Thank you very much, Caroline Jones, for those remarks. I'll try and cover off all of them. I've had conversations with various colleagues—the Minister for housing in the last instance, for example, my colleague the Cabinet Secretary for Economy and Transport, and my colleague the Cabinet Secretary for Local Government and Public Services—around some of the issues that you raise. Some of them are within our control, others not so much. We'd very much welcome, for example, the ability to regulate some of the bus services, which would allow us to specify specific spaces for wheelchair users in particular, but actually other issues that Mike Hedges also highlighted around visual and aural aids to assist somebody to be independent. I don't know ifthe Member or any of the other Assembly Members present have been with one of our many disability charities and been put in the same position as a person with sensory deprivation and then walked through a familiar place; then you soon get a very good idea of some of the physical barriers. But there are also, as the Member points out, a large number of attitudinal and organisational barriers. So, the plan will also be addressing misconceptions around what people can and can't do and also some unintended consequences.
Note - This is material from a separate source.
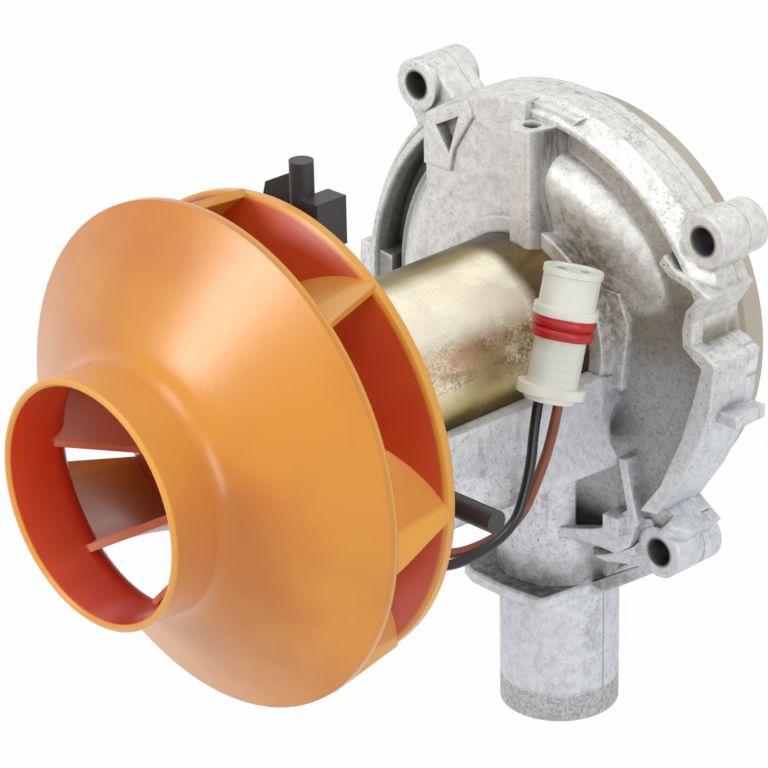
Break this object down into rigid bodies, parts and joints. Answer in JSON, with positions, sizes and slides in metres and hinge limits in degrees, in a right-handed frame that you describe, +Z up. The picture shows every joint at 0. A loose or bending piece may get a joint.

And if I could finish, Dirprwy Lywydd, with this example that was given to me by one of the young people that I was talking to at the conference that I attended with Leonard Cheshire and Delsion, a Disability Confident employer conference. A local employer had been extremely encouraging and had said a lot of the right things about wanting to employ people with disabilities and particular impairments and so on, but at the same time had increased the flexibility requirements of all of their entry-grade jobs, so that in order to be employed there, you now had to be able to do all of the tasks across every entry grade. And that meant that people with specifically good ability in one area, but who perhaps couldn't do everything, would not be able to access that, and the employer had to have that pointed out to them before they realised that that would have that effect. It wasn't intended, and in fact they hadn't even seen that it was happening. Once pointed out, however, they embraced the idea and were very happy to look again to see whether that, what seemed to them, standard employment practice was actually having an unintended consequence. And that's the kind of conversation we are looking to have across Wales to make sure that, when people look at their HR strategies and their specific job descriptions and so on, they actually think about it from the point of view of somebody who might have a disability, if they've just put something in that job description that would effectively bar a person who would do that job extremely well and be a real benefit to their company.

So, I think that anecdote from that young person and the actually quite happy outcome where the employer recognised the issue demonstrate perfectly why the framework is needed and why we need to disseminate it as widely as possible. I'd be very grateful, Deputy Presiding Officer, if Assembly Members could use all of their networks to make sure that we get as many responses as possible to our consultation. Diolch.